Succédant à une vision qui s’illustre encore sous la IIIe république, séparant, aux frontons gravés de ses lycées, les sciences (à droite) et les arts (à gauche), notre époque entend réinscrire le rapport art-science dans la forme du dialogue. En effet, il n’y a jamais eu autant de projets de recherche, de financements et de rencontres art-science que ces dernières années, avec un intérêt réciproque. On peut s’interroger sur la raison d’un tel revirement de situation, mais il n’a rien de nouveau : les histoires des arts et des sciences se superposent épisodiquement. Les aléas sont provoqués dans les deux sens par les excès qui conduisent à l’incompréhension ou à la déréalisation. Associer les contraires provoque une autorégulation (quels que soient les moyens mis en œuvre pour y parvenir), alors que, laissés en vase clos, ils se radicalisent. Une idée sans borne devient abstraite et se détache des valeurs et de l’éthique. L’art contemporain par exemple, trop libre et autoréférencé, n’est plus compris, ce qui a conduit à une importante crise de l’art en 1995. La science, seule, ne s’intéresse plus qu’à son objet. C’est ainsi que Szilard, alors qu’il était révolté par l’utilisation de la bombe atomique, a conçu une bombe au cobalt aux effets bien plus dévastateurs.
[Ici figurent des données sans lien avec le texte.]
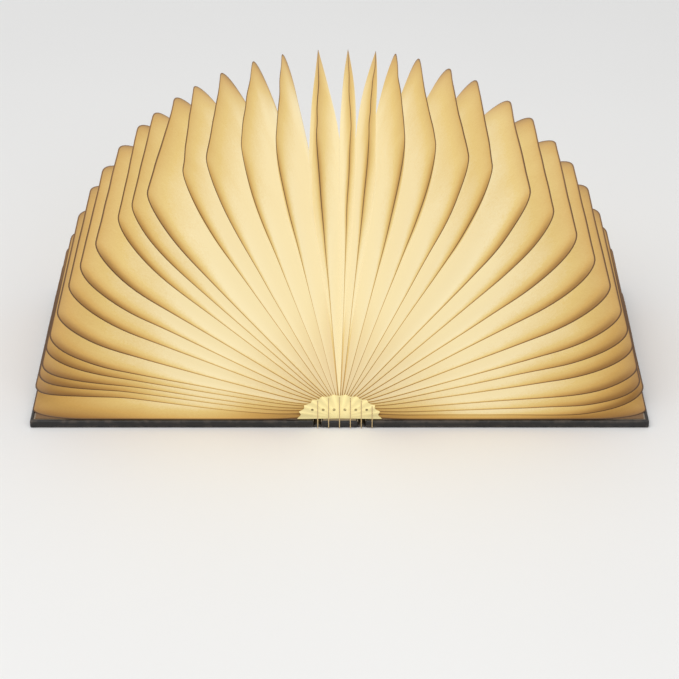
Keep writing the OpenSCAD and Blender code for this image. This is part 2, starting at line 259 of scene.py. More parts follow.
def rub_group():
    """Wear along the outer edges of a block between two corners."""
    group, given, out = new_group(
        "rubbed_edges",
        [("Low Corner", "NodeSocketVector", (0, 0, 0)),
         ("High Corner", "NodeSocketVector", (1, 1, 1)),
         ("Width", "NodeSocketFloat", 0.002)],
        [("Wear", "NodeSocketFloat")])
    place = own_place(group)

    def vector(operation, *values):
        return node(group, "ShaderNodeVectorMath", dict(enumerate(values)),
                    operation=operation).outputs[0]

    from_low = vector("SUBTRACT", place, given.outputs["Low Corner"])
    from_high = vector("SUBTRACT", given.outputs["High Corner"], place)
    near = vector("MINIMUM", from_low, from_high)
    parts = node(group, "ShaderNodeSeparateXYZ", {0: near}).outputs
    close = [calc(group, "SUBTRACT", 1.0, calc(group, "DIVIDE", part, given.outputs["Width"]),
                  clamp=True) for part in parts]
    pairs = [calc(group, "MULTIPLY", close[a], close[b]) for a, b in ((0, 1), (1, 2), (0, 2))]
    along = calc(group, "ADD", calc(group, "ADD", pairs[0], pairs[1]), pairs[2])
    patchy = step_between(group, cloud(group, place, 140.0, 4.0, 0.5), 0.42, 0.68)
    group.links.new(calc(group, "MULTIPLY", along, patchy, clamp=True), out.inputs["Wear"])
    return group


def weave_group():
    """A plain weave: a shade round 1 and a height for the bump."""
    group, given, out = new_group(
        "plain_weave", [("Thread", "NodeSocketFloat", 0.0007)],
        [("Shade", "NodeSocketFloat"), ("Height", "NodeSocketFloat")])
    parts = node(group, "ShaderNodeSeparateXYZ", {0: own_place(group)}).outputs
    turns = calc(group, "DIVIDE", math.pi, given.outputs["Thread"])
    waves = [calc(group, "SINE", calc(group, "MULTIPLY", part, turns)) for part in parts]
    lengthwise = calc(group, "MULTIPLY", waves[0], waves[2])
    crossed = calc(group, "MULTIPLY", calc(group, "ADD", lengthwise, waves[1]), 0.5)
    group.links.new(calc(group, "ADD", calc(group, "MULTIPLY", crossed, 0.08), 1.0),
                    out.inputs["Shade"])
    group.links.new(crossed, out.inputs["Height"])
    return group


FIBRES, GRAIN, RUB, WEAVE = fibre_group(), grain_group(), rub_group(), weave_group()


# ---- finishes ----

def finish_of(name, roughness=0.6, metallic=0.0, **sockets):
    """A material with its Principled shader, whose constant values are set on it."""
    made = bpy.data.materials.new(name)
    made.use_nodes = True
    shader = made.node_tree.nodes["Principled BSDF"]
    shader.inputs["Roughness"].default_value = roughness
    shader.inputs["Metallic"].default_value = metallic
    for key, value in sockets.items():
        shader.inputs[key.replace("_", " ")].default_value = value
    return made, made.node_tree, shader


def bump(tree, shader, height, depth, strength=0.5):
    made = node(tree, "ShaderNodeBump", {"Height": height, "Distance": depth,
                                         "Strength": strength})
    tree.links.new(made.outputs[0], shader.inputs["Normal"])


def shaded(tree, colour, shade):
    """A colour made lighter or darker by a shade round 1."""
    grey = node(tree, "ShaderNodeCombineColor", {0: shade, 1: shade, 2: shade}).outputs[0]
    return tint(tree, 1.0, colour, grey, "MULTIPLY")


# The colours of the painted light on the pages, from the deepest painted shade to the brightest
# glow.
GLOW_STOPS = (
    (0.0, (0.040, 0.016, 0.006, 1)),
    (0.2, (0.15, 0.070, 0.020, 1)),
    (0.42, (0.38, 0.200, 0.055, 1)),
    (0.66, (0.66, 0.42, 0.130, 1)),
    (0.86, (0.81, 0.62, 0.255, 1)),
    (1.0, (0.93, 0.815, 0.52, 1)),
)


def lit_page_paper():
    """Paper with its light from the spine painted in as a glow: bright inside, with painted shade
    at the folds and the outer corners.
    """
    made, tree, shader = finish_of("lit_page_paper", 0.62, Emission_Strength=0.62)
    fold = node(tree, "ShaderNodeUVMap", uv_map="fold").outputs[0]
    parts = node(tree, "ShaderNodeSeparateXYZ", {0: fold}).outputs
    depth, reach = calc(tree, "MULTIPLY", parts[0], FOLD_MAP_SPAN / MM), parts[1]
    lengthwise = node(tree, "ShaderNodeAttribute", attribute_name="long_edge").outputs["Fac"]
    level = node(tree, "ShaderNodeAttribute", attribute_name="page_glow").outputs["Fac"]
    outward = calc(tree, "POWER", reach, 3.0)

    # Painted shade in a band beside the fold, broader outwards, and a narrower painted crease shade
    # in it.
    near_edge = calc(tree, "SUBTRACT", 1.0, lengthwise)
    spread = calc(tree, "MULTIPLY_ADD", outward, 7.0, 1.4)
    band_shade = calc(tree, "ADD", 0.16, calc(tree, "MULTIPLY", outward,
                calc(tree, "MULTIPLY_ADD", near_edge, 0.34, 0.06)))
    fade = calc(tree, "EXPONENT", calc(tree, "MULTIPLY", calc(tree, "DIVIDE", depth, spread), -1.0))
    crease_shade_strength = calc(tree, "MULTIPLY", outward, calc(tree, "MULTIPLY_ADD", near_edge, 0.32, 0.06))
    crease_shade = calc(tree, "MULTIPLY", crease_shade_strength,
                  calc(tree, "EXPONENT", calc(tree, "MULTIPLY", depth, -0.5)))
    body = calc(tree, "SUBTRACT", calc(tree, "SUBTRACT", 1.0, crease_shade),
                calc(tree, "MULTIPLY", band_shade, fade))
    # A thin line of painted shade on the fold itself, fainter towards the far end.
    far_side = node(tree, "ShaderNodeSeparateXYZ", {0: own_place(tree)}).outputs[1]
    at_hub = step_between(tree, reach, 0.12, 0.4, 0.50, 0.30)
    fold_line_shade = calc(tree, "MULTIPLY",
                     calc(tree, "MULTIPLY_ADD", calc(tree, "POWER", reach, 2.0), 0.50, at_hub),
                     step_between(tree, far_side, -0.03, 0.09, 1.0, 0.6))
    line = calc(tree, "SUBTRACT", 1.0,
                calc(tree, "MULTIPLY", fold_line_shade, step_between(tree, depth, 0.4, 1.15, 1.0, 0.0)))
    # Painted shade at the outer edge.
    outer = step_between(tree, reach, 0.80, 1.03, 1.0, 0.90)
    fibres = use_group(tree, FIBRES, {"Fineness": 420.0, "Contrast": 0.08}).outputs
    glow = calc(tree, "MULTIPLY", calc(tree, "MULTIPLY", body, line),
                calc(tree, "MULTIPLY", outer, calc(tree, "MULTIPLY", level, fibres["Shade"])))
    # The painted light takes its colour from the glow stops and is emitted; a dimmer copy of it is
    # the base colour.
    ramp = node(tree, "ShaderNodeValToRGB", {"Fac": glow})
    stops = ramp.color_ramp.elements
    stops[0].position, stops[0].color = GLOW_STOPS[0]
    stops[1].position, stops[1].color = GLOW_STOPS[-1]
    for place, colour in GLOW_STOPS[1:-1]:
        stops.new(place).color = colour
    tree.links.new(ramp.outputs[0], shader.inputs["Emission Color"])
    tree.links.new(shaded(tree, ramp.outputs[0], 0.38), shader.inputs["Base Color"])
    bump(tree, shader, fibres["Height"], 0.00012, 0.35)
    return made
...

Les frontières se dissipent à nouveau grâce à l’action conjuguée de passeurs, de décloisonneurs dans l’après-guerre, parmi lesquels Wiener, Bachelard ou Morin. La méfiance s’estompe et la curiosité dans la pluridisciplinarité renaît. C’est la raison pour laquelle j’ai créé, au sein de l’ESIEA, le laboratoire ARNUM – Art et Recherche Numérique – qui est un espace d’échange, d’innovation et d’expérimentations croisées entre artistes et ingénieurs en sciences et technologies du numérique. Les réalisations finalisées sont consultables dans les rapports de la recherche de l’ESIEA et celles en cours ici.
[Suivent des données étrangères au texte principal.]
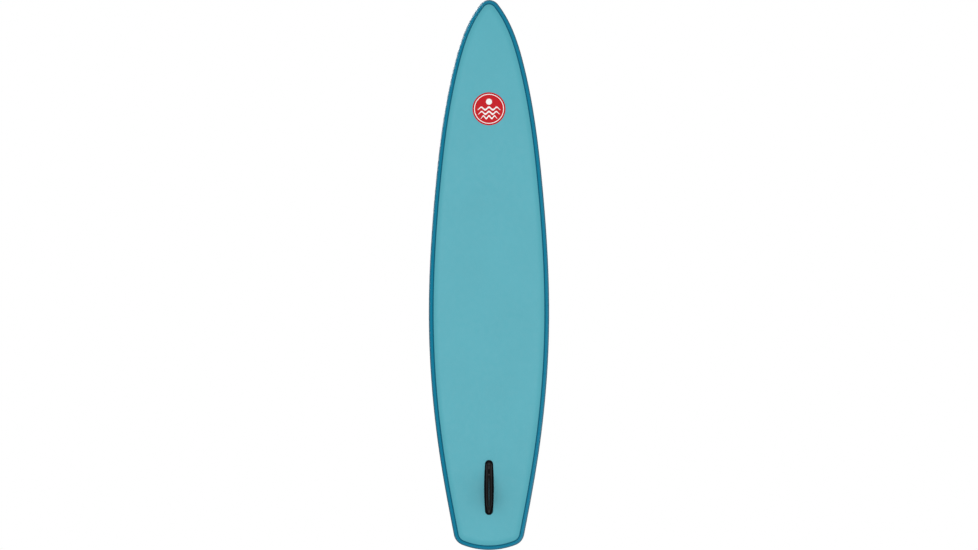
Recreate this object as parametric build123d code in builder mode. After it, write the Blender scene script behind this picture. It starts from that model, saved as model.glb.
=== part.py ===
"""Inflatable touring stand up paddleboard: hull, deck fittings, valve and fin.

Millimetres. +X points to the nose, +Y to port, +Z up out of the deck. The origin is the
middle of the flat stretch of the hull's underside, halfway along the board.
"""

import math
import os

from build123d import *

os.makedirs("parts", exist_ok=True)

# ---- driving dimensions ------------------------------------------------------------------
LENGTH = 3810.0
HALF_WIDTH = 415.0
THICKNESS = 150.0
SKIN = 2.0
CLEAR = 0.3
BOND_GAP = 0.2

NOSE_X = LENGTH / 2
TAIL_X = -LENGTH / 2
RAIL_RADIUS = THICKNESS / 2

# Plan outline: an arc at the nose, two arcs round the tail, one fair curve between them.
NOSE_RADIUS = 78.0
NOSE_SWEEP = 52.0
TAIL_RADIUS = 500.0
TAIL_SWEEP = 21.7
CORNER_RADIUS = 95.0
CORNER_SWEEP = 57.3
SIDE_POINTS = [(-1249, 341), (-365, HALF_WIDTH), (619, 369), (1450, 241.5)]

# Rocker: the hull is flat between two stations and lifts towards both ends.
NOSE_LIFT = 190.0
NOSE_LIFT_START = 100.0
TAIL_LIFT = 45.0
TAIL_LIFT_START = -600.0
LIFT_POWER = 2.4

# Rail band and seams, measured inwards from the plan outline.
RAIL_INSET = 30.0
SEAM_HALF = 4.0
SEAM_THICK = 1.3

# Drop stitch threads, as bundles on a coarse grid
THREAD_PITCH_X = 200.0
THREAD_PITCH_Y = 110.0
THREAD_RADIUS = 1.5
THREAD_END_CLEAR = 1.2

# Deck pad, between two shares of the side curve, and the kick pad at its rear end
PAD_THICK = 5.0
PAD_INSET = 92.0
PAD_CORNER = 60.0
PAD_SHARES = (0.135, 0.3, 0.45, 0.57, 0.68)
WELL_LENGTH = 470.0
WELL_WIDTH = 124.0
KICK_X = -1228.0
KICK_LENGTH = 96.0
KICK_WIDTH = 380.0
KICK_HEIGHT = 26.0
KICK_FRONT = 4.0
KICK_REAR = 8.0

# Webbing handles
CARRY_X = 0.0
NOSE_HANDLE_X = 1590.0
TAIL_HANDLE_X = -1718.0
HANDLE_PIVOT = 15.0
STRAP_WIDTH = 24.0
STRAP_THICK = 3.0
TAB_LENGTH = 46.0
HANDLE_PATCH_THICK = 3.0
HANDLE_PATCH_LENGTH = 80.0
HANDLE_PATCH_WIDTH = 74.0
HANDLE_PATCH_CORNER = 22.0
GRIP_WIDTH = 36.0
GRIP_THICK = 20.0
GRIP_CORNER = 8.0

# D rings, their webbing loops and patches
RING_PLACES = {
    "cargo_ring_nose": (1330.0, 118.0),
    "cargo_ring_front": (900.0, 205.0),
    "cargo_ring_rear": (-1385.0, 198.0),
    "cargo_ring_tail": (-1640.0, 150.0),
}
LEASH_X = -1546.0
WIRE_RADIUS = 2.5
RING_HALF = 18.0
RING_SIDE = 8.0
RING_CORNER = 6.0
RING_PATCH_RADIUS = 40.0
RING_PATCH_THICK = 2.0
BAR_HEIGHT = RING_PATCH_THICK + CLEAR + WIRE_RADIUS + 0.5
LOOP_WIDTH = 20.0
LOOP_THICK = 1.6
LOOP_TAIL = 24.0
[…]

En ce qui concerne les échanges, j’ai pu constater certains points communs – essentiellement en termes de compétences – entre les deux parties malgré les différences d’objectifs, de moyens et de vocabulaire. Et ce sont elles qui rendent possible la finalisation de projets transversaux. Pourtant, elles ne sont pas développées de la même façon et au même niveau en art et en science, ce qui permet une complémentarité productive. Commençons par la créativité, inhérente à toute innovation, qui est certainement la compétence la plus difficile à acquérir et à enseigner car elle résiste aux rassurantes méthodes dites de créativité. Elle se situe même à l’opposé de ces recettes censées l’encourager : pour être créative, l’idée doit avoir quelque chose d’unique, d’original, de spécifique. Provoquer la créativité des étudiants ingénieurs en exigeant d’eux la formulation complète d’une idée originale depuis son commencement jusqu’à son aboutissement les contraint à déplacer leur centre d’intérêt de la réalisation technique vers la conception d’une part, et d’autre part vers la valorisation et la diffusion de leur travail. Les artistes le savent bien, le savoir-faire n’est rien sans le faire savoir. L’ouverture d’esprit et l’adaptabilité sont indispensables à la compréhension mutuelle des objectifs et du processus de réalisation. Quant à la rigueur, elle se mesure au respect de ce qui a été prévu – cahier des charges / maquette – du planning – dead line / vernissage – et en terme de qualité – tests fonctionnels / « qualité musée ».

A l’originalité des échanges, des processus et des projets est le plus souvent associé un véritable plaisir à travailler ensemble. La réémergence du dialogue art – science rend à nouveau possible la mutualisation des savoirs et des techniques pour l’aboutissement de réalisations toujours valorisantes dans lesquelles l’imagination créatrice retrouve sa place centrale.